After chronic squeaking, the city’s Department of Transportation is finally applying some grease to Dyker Heights traffic woes.

For three years, the Dyker Heights Civic Association (DHCA) has been clamoring for an overall traffic study of the area, and finally, the DOT agreed to do one — albeit 10-block grids at a time.

“We’ve been asking for this survey over and over again,” said City Councilmember Vincent Gentile, who announced the study at the recent DHCA meeting. “It isn’t exactly the way we want it but we’ll take it.”

Gentile, the DHCA andCommunity Board 10 are being charged with coming up with the list of grids.

CB 10 has been getting complaints for about two years, ever since DOT installed traffic lights at 10th Avenue and 74th Street, and 10th Avenue and 76th Street, said Josephine Beckmann, the board’s district manager, with residents beefing about cars “going up other streets to bypass those two lights.

“Then, we noticed lights going up in other locations and traffic shifting patterns to avoid the lights,” she went on.

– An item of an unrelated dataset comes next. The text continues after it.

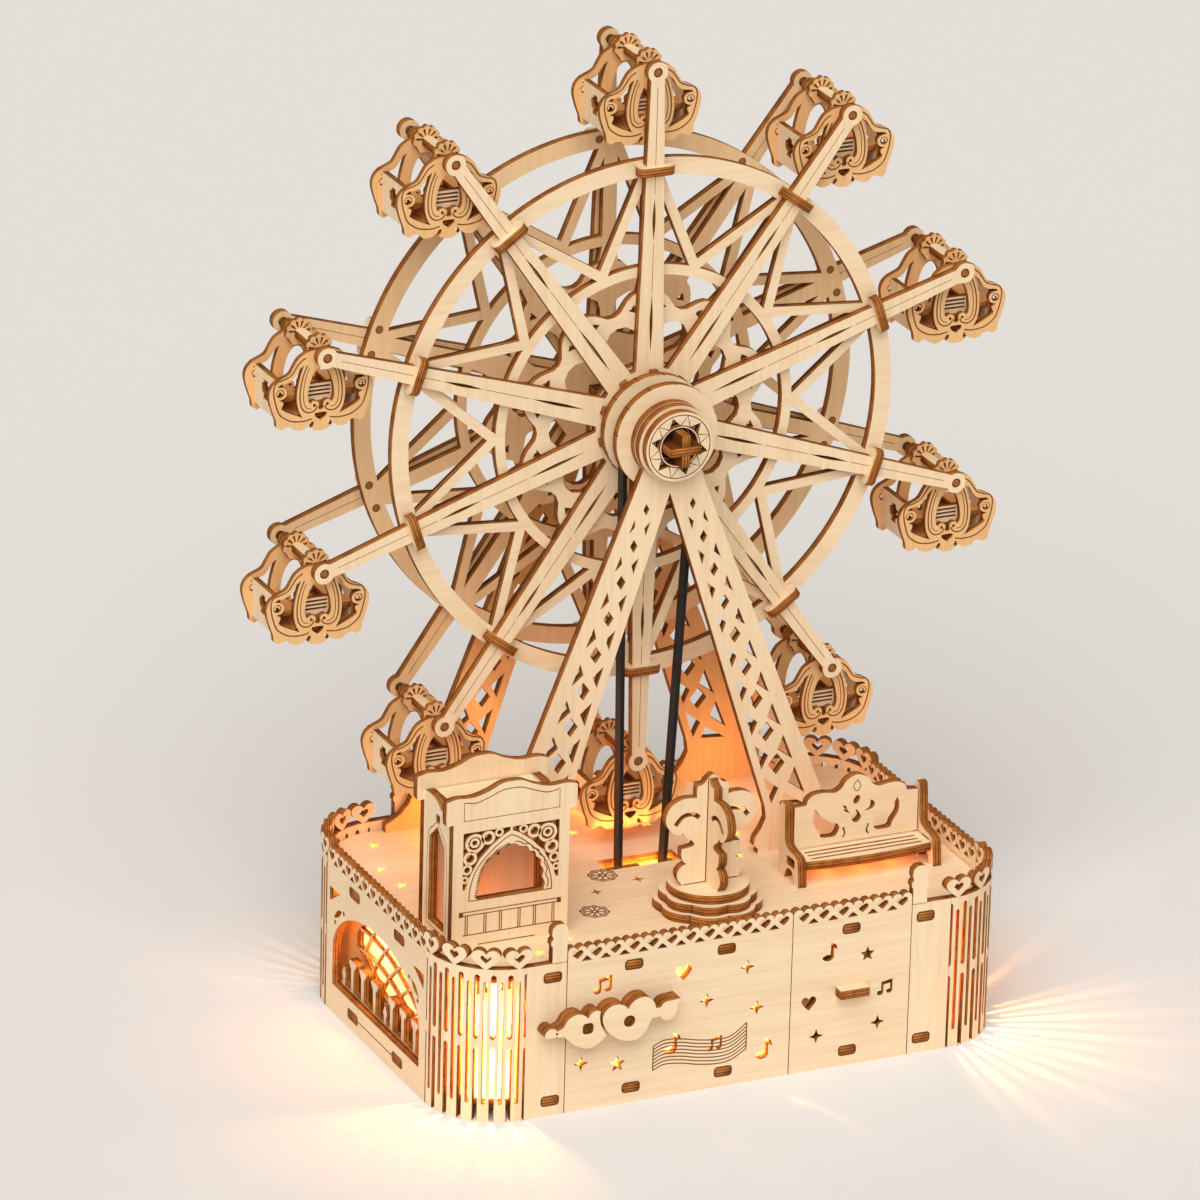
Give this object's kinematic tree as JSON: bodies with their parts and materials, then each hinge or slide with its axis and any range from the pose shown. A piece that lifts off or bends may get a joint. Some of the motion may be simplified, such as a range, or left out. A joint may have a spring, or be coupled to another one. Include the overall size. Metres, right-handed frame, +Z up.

In the meantime, Beckmann went on, residents – including those living on side streets – noticed increased traffic on their blocks as DOT made changes, and started requesting a traffic study, including “a comprehensive look at improving traffic flow.”

The issue may have come to a head, however, when DOT installed traffic calming measures at the exit from the Gowanus at Seventh Avenue and 79th Street last year.

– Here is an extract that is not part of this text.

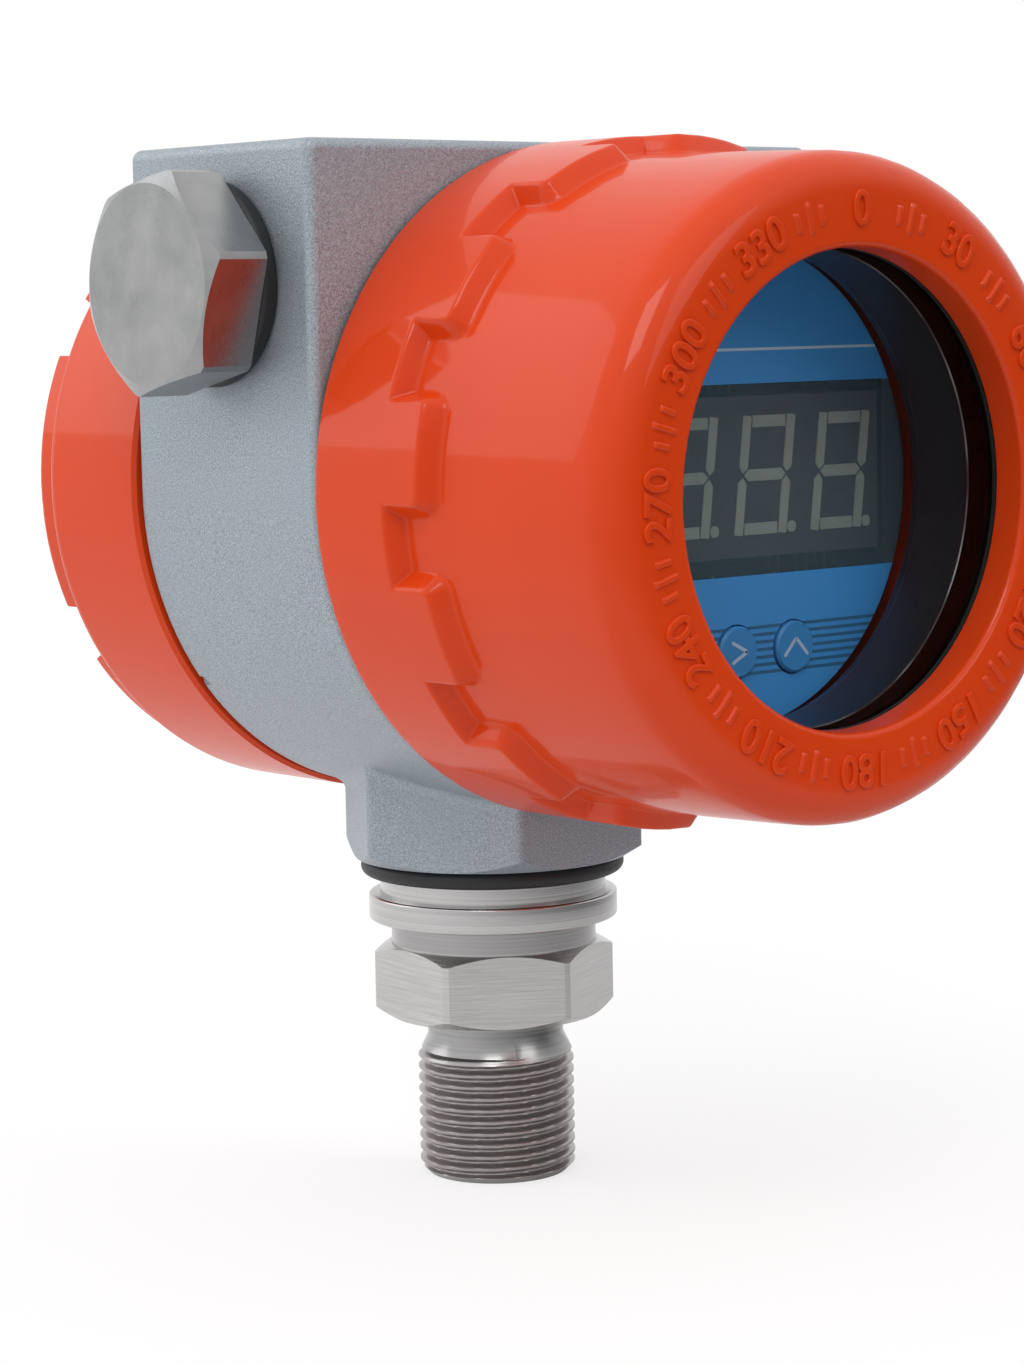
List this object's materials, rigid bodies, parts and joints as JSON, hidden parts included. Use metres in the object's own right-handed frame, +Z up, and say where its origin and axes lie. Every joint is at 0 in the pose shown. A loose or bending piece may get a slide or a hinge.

While, said Beckmann, in her view the alterations had made the location safer – a key issue given the proximity of P.S. 127 to the exit – it had definitely affected traffic, causing significant backups as well as increasing wayfaring through side streets.

DHCA President Fran Vella-Marrone said traffic problems have been escalating in Dyker Heights – running roughly from 7th Avenue to 14th Avenue and from 65th Street to 86th Street – since the DOT have implemented solutions to certain intersections while ignoring overall traffic patterns,

“They (DOT) operate in a vacuum when they study only one intersection,” she said, adding that installing a traffic light at one intersection willy-nilly often results in the speeding up of traffic as motorists try to make the light before it turns red.

Vella-Marrone said while they would prefer one overall traffic study of the area, the 10-block grid study could be combined to at least paint a better picture of what’s needed.

“We’re very happy they are doing something, and are hoping it will give us a framework on what devices are needed and not needed in the area,” she said.

A DOT spokesperson said the agency will determine the scope, timeline and exact area of the study based on the request submitted to DOT.